Bernie O’Shea, Mary Walsh and Maurice McCarthy from Clonakilty formed part of the ten-strong team, competing in the Games.

‘This was my third time taking part in the Games and the event improves every year,’ said Bernie. ‘The organisation and atmosphere were amazing. It’s a great social event. We didn’t worry about the scores – we just wanted to have fun ... and we did.’

The Cork team were delighted that teammate Ruth Hornfeck from Midleton won the ‘Spirit’ award but will endeavour to bring it to West Cork next year.

The Games began as a one-day event in 2012 and is now a year-round phenomenon, with groups training, practising and competing in leagues and friendlies across Ireland.

And this number is growing all of the time, as new counties come on board.

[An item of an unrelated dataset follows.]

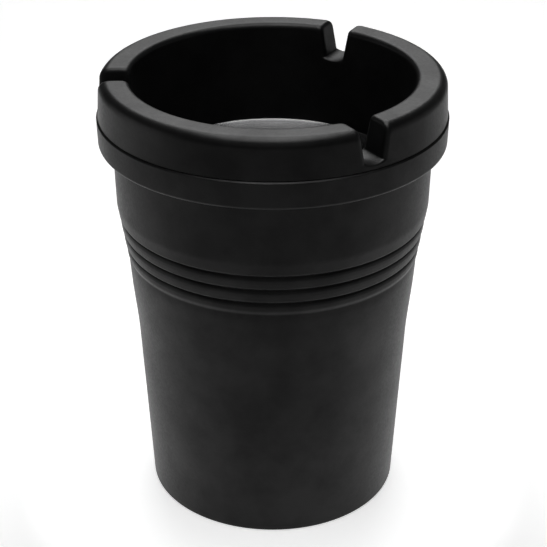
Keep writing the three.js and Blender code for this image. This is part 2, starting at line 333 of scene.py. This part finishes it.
def ring_mesh():
    """The sections joined round the ring. Near a rest they stand parallel to its middle, and elsewhere
    they point to the axis, with an even change between the two."""
    columns = []
    for n in range(REST_COUNT):
        middle = math.radians(REST_PHASE) + n * FULL_TURN / REST_COUNT
        columns += [(middle, t, h, roof) for t, h, roof in ring_columns()]
    verts, faces = [], []
    sections = {}
    for middle, t, height, roof in columns:
        key = (round(height, 6), roof)
        if key not in sections:
            sections[key] = ring_column(height, roof)
        across = abs(t)
        hold = 1 - smooth(*TURN_REACH, across)
        push = smooth(*PUSH_IN_REACH, across) * (1 - smooth(*PUSH_OUT_REACH, across))
        for r, z, on_top in sections[key]:
            spread = flare(r, z) if on_top else FLARE
            offset = math.copysign(across + push * spread, t)
            straight = math.asin(max(-1.0, min(1.0, offset / r)))
            radial = math.asin(max(-1.0, min(1.0, offset / REF_R)))
            a = middle + hold * straight + (1 - hold) * radial
            verts.append((r * math.cos(a), r * math.sin(a), z))
    count = len(columns)
    m = len(verts) // count
    for j in range(count):
        k = (j + 1) % count
        for i in range(m):
            i2 = (i + 1) % m
            faces.append((j * m + i, k * m + i, k * m + i2, j * m + i2))
    return make_object("rest_ring_skin", verts, faces)


# ---------------------------------------------------------------- dish

CUP_R, CUP_Z, CUP_TILT = 26.0, 82.8, 13.0
CUP_STEPS = 14
THROAT_R, THROAT_DROP, THROAT_ROUND = 10.9, 0.25, 1.2
HOLE_R, TUBE_R, TUBE_Z = 9.8, 10.5, 77.4
SLOPE = [(30.88, 84.28), (30.2, 84.02), (29.4, 83.74), (28.5, 83.44), (27.5, 83.16)]
RIM_R, RIM_SEAT_Z, RIM_TOP_Z = 31.5, 83.05, 84.4
RIM_SEAT_IN, RIM_TOP_IN = 1.4, 0.4
SHEET, SHEET_SLACK = 0.7, 0.05
DISH_SEGMENTS = 256


def cup_height(r):
    """Upper face of the cup, a very shallow part of a sphere."""
    sphere = CUP_R / math.sin(math.radians(CUP_TILT))
    return CUP_Z + math.sqrt(sphere ** 2 - CUP_R ** 2) - math.sqrt(sphere ** 2 - r ** 2)


def dish_profile():
    """The rolled edge on the ring's ledge, the slope, the cup and the short tube of the drop hole."""
    radii = [THROAT_R + (CUP_R - THROAT_R) * k / CUP_STEPS for k in range(CUP_STEPS + 1)]
    throat_z = cup_height(THROAT_R)
    corners = [(HOLE_R, TUBE_Z, 0.3), (TUBE_R, TUBE_Z, 0.3), (TUBE_R, throat_z - SHEET - SHEET_SLACK, 0.5)]
    corners += [(r, cup_height(r) - SHEET, 0) for r in radii[1:]]
    corners += [(r, z - SHEET, 0) for r, z in SLOPE[:1:-1]]
    corners += [(RIM_R - RIM_SEAT_IN, RIM_SEAT_Z, 0.3), (RIM_R, RIM_SEAT_Z, 0.35)]
    corners += [(RIM_R, RIM_TOP_Z, 0.4), (RIM_R - RIM_TOP_IN, RIM_TOP_Z, 0.3)]
    corners += [(r, z, 0) for r, z in SLOPE]
    corners += [(r, cup_height(r), 0) for r in radii[::-1]]
    corners += [(HOLE_R, throat_z - THROAT_DROP, THROAT_ROUND)]
    return subdivided(rounded(corners, steps=6, support=0.1), 1.2)


# ---------------------------------------------------------------- materials

CLOUD_SCALE, SPECK_SCALE, GRAIN_SCALE = 90.0, 1400.0, 3600.0
SPECK_HEIGHT, GRAIN_HEIGHT = 0.00006, 0.00002
PLASTIC_DARK, PLASTIC_LIGHT = (0.0014, 0.0014, 0.0015, 1), (0.0024, 0.0024, 0.0025, 1)
PLASTIC_IOR = 1.29
STEEL_DARK, STEEL_LIGHT = (0.205, 0.205, 0.21, 1), (0.32, 0.32, 0.32, 1)
SPIN_SCALE, SPIN_HEIGHT = 2600.0, 0.00003
SMEAR_SCALE = 120.0


def shader(name):
    mat = bpy.data.materials.new(name)
    mat.use_nodes = True
    tree = mat.node_tree
    return mat, tree, tree.nodes["Principled BSDF"]


def node(tree, kind, **values):
    """A new node with some sockets and settings filled in by name."""
    made = tree.nodes.new(kind)
    for key, value in values.items():
        if key in made.inputs:
            made.inputs[key].default_value = value
        else:
            setattr(made, key, value)
    return made


def noise(tree, coords, scale, detail=2.0, rough=0.5):
    made = node(tree, "ShaderNodeTexNoise", Scale=scale, Detail=detail, Roughness=rough)
    tree.links.new(coords, made.inputs["Vector"])
    return made.outputs["Fac"]


def ramp(tree, value, stops):
    """The value turned into grey levels or colours, from (place, level) stops."""
    made = node(tree, "ShaderNodeValToRGB")
    elements = made.color_ramp.elements
    while len(elements) < len(stops):
        elements.new(0.5)
    for element, (place, level) in zip(elements, stops):
        element.position = place
        element.color = level if isinstance(level, tuple) else (level, level, level, 1)
    tree.links.new(value, made.inputs["Fac"])
    return made.outputs["Color"]


def bump(tree, height, strength, distance, normal=None):
    made = node(tree, "ShaderNodeBump", Strength=strength, Distance=distance)
    tree.links.new(height, made.inputs["Height"])
    if normal is not None:
        tree.links.new(normal, made.inputs["Normal"])
    return made.outputs["Normal"]


def black_plastic(name, rough_low, rough_high, grain):
    """Satin moulded plastic: faint clouds in its colour and shine, and a fine grain."""
    mat, tree, bsdf = shader(name)
    coords = node(tree, "ShaderNodeTexCoord").outputs["Object"]
    cloud = noise(tree, coords, CLOUD_SCALE, 4.0, 0.6)
    speck = noise(tree, coords, SPECK_SCALE, 3.0, 0.6)
    fine = noise(tree, coords, GRAIN_SCALE, 2.0, 0.5)
    tint = ramp(tree, cloud, [(0.3, PLASTIC_DARK), (0.75, PLASTIC_LIGHT)])
    tree.links.new(tint, bsdf.inputs["Base Color"])
    tree.links.new(ramp(tree, speck, [(0.25, rough_low), (0.8, rough_high)]), bsdf.inputs["Roughness"])
    tree.links.new(ramp(tree, cloud, [(0.35, 0.41), (0.65, 0.59)]), bsdf.inputs["Specular IOR Level"])
    coarse = bump(tree, speck, grain, SPECK_HEIGHT)
    tree.links.new(bump(tree, fine, grain, GRAIN_HEIGHT, coarse), bsdf.inputs["Normal"])
    bsdf.inputs["IOR"].default_value = PLASTIC_IOR
    return mat


def spun_steel(name):
    """Steel with fine rings about the axis, which stretch its highlights into a fan."""
    mat, tree, bsdf = shader(name)
    coords = node(tree, "ShaderNodeTexCoord").outputs["Object"]
    split = node(tree, "ShaderNodeSeparateXYZ")
    tree.links.new(coords, split.inputs[0])
    flat = node(tree, "ShaderNodeCombineXYZ")
    tree.links.new(split.outputs["X"], flat.inputs["X"])
    tree.links.new(split.outputs["Y"], flat.inputs["Y"])
    from_axis = node(tree, "ShaderNodeVectorMath", operation="LENGTH")
    tree.links.new(flat.outputs[0], from_axis.inputs[0])
    rings = node(tree, "ShaderNodeTexNoise", Scale=SPIN_SCALE, Detail=3.0, noise_dimensions="1D")
    tree.links.new(from_axis.outputs["Value"], rings.inputs["W"])
    marks = rings.outputs["Fac"]
    smear = noise(tree, coords, SMEAR_SCALE, 3.0)
    tint = ramp(tree, marks, [(0.3, STEEL_DARK), (0.75, STEEL_LIGHT)])
    tree.links.new(tint, bsdf.inputs["Base Color"])
    tree.links.new(ramp(tree, smear, [(0.3, 0.19), (0.75, 0.25)]), bsdf.inputs["Roughness"])
    tree.links.new(bump(tree, marks, 0.35, SPIN_HEIGHT), bsdf.inputs["Normal"])
    around = node(tree, "ShaderNodeTangent", direction_type="RADIAL", axis="Z")
    tree.links.new(around.outputs[0], bsdf.inputs["Tangent"])
    bsdf.inputs["Metallic"].default_value = 1.0
    bsdf.inputs["Anisotropic"].default_value = 0.85
    bsdf.inputs["Anisotropic Rotation"].default_value = 0.25
    return mat


# ---------------------------------------------------------------- pieces

bucket = turned("bucket_skin", bucket_profile(), BUCKET_SEGMENTS, poles=True)
bucket.data.materials.append(black_plastic("bucket_plastic", 0.36, 0.50, 0.16))
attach(bucket, "bucket")
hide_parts("bucket")

ring = ring_mesh()
ring.data.materials.append(black_plastic("ring_plastic", 0.32, 0.44, 0.12))
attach(ring, "rest_ring")
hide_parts("rest_ring")

dish = turned("snuffer_dish_skin", dish_profile(), DISH_SEGMENTS)
dish.data.materials.append(spun_steel("dish_steel"))
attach(dish, "snuffer_dish")
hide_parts("snuffer_dish")


# ---------------------------------------------------------------- studio

# Painted light on the floor: it glows softly near the base, where it fills the object's shadow, and in a
# lane behind the object that widens away from the camera.
BASE_GLOW, BASE_GLOW_FADE = 0.6, (0.05, 0.085)
LANE_GLOW, LANE_START = 0.4, (-0.13, 0.03)
LANE_LEFT, LANE_RIGHT, LANE_WIDENING = (-0.17, -0.09), (0.08, 0.15), 0.155
FLOOR_HALF, FLOOR_Z = 4000, -0.05
FLOOR_DARK, FLOOR_LIGHT = (0.86, 0.86, 0.86, 1), (0.88, 0.88, 0.88, 1)
AIR_LIGHT = 0.07

# Each panel: name, place, what it faces, size, brightness of its face.
PANELS = [
    ("softbox_over_back", (0, 0.42, 0.62), (0, 0.12, 0), (0.5, 0.5), 2.25),
    ("panel_back", (0, 1.3, 0.93), (0, 0, 0.1), (0.9, 0.9), 1.85),
    ("softbox_top", (0, -0.026, 0.33), (0, -0.026, 0), (0.17, 0.2), 5.4),
    ("panel_front", (0, -1.4, 1.0), (0, 0, 0.1), (1.8, 1.2), 0.3),
    ("panel_left", (-0.40, 0.0, 0.11), (0, 0, 0.05), (0.4, 0.2), 0.6),
    ("panel_right", (0.40, 0.0, 0.11), (0, 0, 0.05), (0.4, 0.2), 0.3),
]

CAMERA_PLACE = (0.00018, -0.35906, 0.24489)
CAMERA_DIP = 27.785
LENS = 107.5


def mapped(tree, value, reach, levels):
    """A smooth change from the first level to the second across the given reach."""
    made = node(tree, "ShaderNodeMapRange", interpolation_type="SMOOTHSTEP")
    for socket, number in zip(("From Min", "From Max", "To Min", "To Max"), (*reach, *levels)):
        made.inputs[socket].default_value = number
    tree.links.new(value, made.inputs["Value"])
    return made.outputs["Result"]


def combined(tree, operation, first, second):
    """The result of one operation on two values, each of them a socket or a plain number."""
    made = node(tree, "ShaderNodeMath", operation=operation)
    for socket, source in zip(made.inputs, (first, second)):
        if isinstance(source, float):
            socket.default_value = source
        else:
            tree.links.new(source, socket)
    return made.outputs[0]


def floor_material():
    mat, tree, bsdf = shader("floor_and_painted_glow")
    coords = node(tree, "ShaderNodeTexCoord").outputs["Object"]
    cloud = noise(tree, coords, 2.0, 2.0)
    tree.links.new(ramp(tree, cloud, [(0.3, FLOOR_DARK), (0.7, FLOOR_LIGHT)]), bsdf.inputs["Base Color"])
    bsdf.inputs["Roughness"].default_value = 0.9
    bsdf.inputs["IOR"].default_value = 1.2
    # Painted light: the emission below is a glow painted on the floor, a pool of light near the base and a
    # lane behind the object.
    from_base = node(tree, "ShaderNodeVectorMath", operation="LENGTH")
    tree.links.new(coords, from_base.inputs[0])
    near = mapped(tree, from_base.outputs["Value"], BASE_GLOW_FADE, (BASE_GLOW, 0.0))
    split = node(tree, "ShaderNodeSeparateXYZ")
    tree.links.new(coords, split.inputs[0])
    across, along = split.outputs["X"], split.outputs["Y"]
    behind = mapped(tree, along, LANE_START, (0.0, LANE_GLOW))
    widening = combined(tree, "MULTIPLY", along, LANE_WIDENING)
    right = mapped(tree, combined(tree, "SUBTRACT", across, widening), LANE_RIGHT, (1.0, 0.0))
    left = mapped(tree, combined(tree, "ADD", across, widening), LANE_LEFT, (0.0, 1.0))
    lane = combined(tree, "MULTIPLY", behind, combined(tree, "MULTIPLY", left, right))
    glow = combined(tree, "MAXIMUM", near, lane)
    bsdf.inputs["Emission Color"].default_value = (1, 1, 1, 1)
    tree.links.new(glow, bsdf.inputs["Emission Strength"])
    return mat


def area_light(name, place, aim, size, radiance):
    """A soft panel; radiance is its own brightness, so the power follows from its size."""
    light = bpy.data.lights.new(name, "AREA")
    light.shape = "RECTANGLE"
    light.size, light.size_y = size
    light.energy = radiance * math.pi * size[0] * size[1]
    obj = bpy.data.objects.new(name, light)
    bpy.context.scene.collection.objects.link(obj)
    obj.location = place
    direction = [a - p for a, p in zip(aim, place)]
    obj.rotation_euler = Vector(direction).to_track_quat("-Z", "Y").to_euler()
    obj.visible_camera = False


floor_corners = [(FLOOR_HALF * x, FLOOR_HALF * y, FLOOR_Z) for x, y in ((-1, -1), (1, -1), (1, 1), (-1, 1))]
floor = make_object("floor", floor_corners, [(0, 1, 2, 3)])
floor.data.materials.append(floor_material())

world = bpy.data.worlds.new("studio_air")
world.use_nodes = True
world.node_tree.nodes["Background"].inputs["Color"].default_value = (1, 1, 1, 1)
world.node_tree.nodes["Background"].inputs["Strength"].default_value = AIR_LIGHT
bpy.context.scene.world = world

for panel in PANELS:
    area_light(*panel)

camera = bpy.data.cameras.new("camera")
camera.lens = LENS
camera.sensor_width = 36.0
camera.clip_start = 0.01
view = bpy.data.objects.new("camera", camera)
bpy.context.scene.collection.objects.link(view)
view.location = CAMERA_PLACE
view.rotation_euler = (math.radians(90 - CAMERA_DIP), 0, 0)
bpy.context.scene.camera = view
bpy.context.scene.view_settings.view_transform = "Standard"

The competing teams, apart from Cork, were from: Carlow, Cavan, Clare, Donegal, Dublin City, Dun Laoghaire/Rathdown, Fingal, Kilkenny, Laois, Limerick, Mayo, Meath, Offaly, Roscommon, South Dublin, Tipperary North, Tipperary South, Waterford, Westmeath and Wexford. It is hoped that, by 2016, there will be teams from every county in Ireland.

The games themselves are devised specifically for Go for Life. ‘Lobbers’ is a target game adapted from petanque and boules; ‘Scidils’ is a two-sided adaptation of ten pin bowling but using two skittles; ‘Flisk’ is adapting from boccia and horseshoe pitching. These games, with clear rules and scoring systems, can be played and practised by all, no matter what level of sporting ability. They are great for developing balance, flexibility and concentration. The social aspect of the Games also brings people together for fun social events with a healthy amount of competition to keep things interesting.

Mary Harkin, head of Sport and Physical Activity in Age & Opportunity, was delighted with the great response on the day: ‘We are always hearing in the media about older people not getting enough exercise. When you see the kind of energy and enthusiasm that the Games inspire, you can see that older people can continue – or even start – to live very healthy, active lives at any age.

Go for Life has been training older people at a local level for almost fifteen years to lead and encourage older people in their neighbourhoods and communities to take part in sport and physical activity. Programmes like Go for Life, by getting older people more active more often, can benefit everyone. Events like the Games are just a grand example of the kind of smaller activities that are happening in every county in Ireland.’

Go for Life is an Age & Opportunity initiative supported by the Irish Sports Council.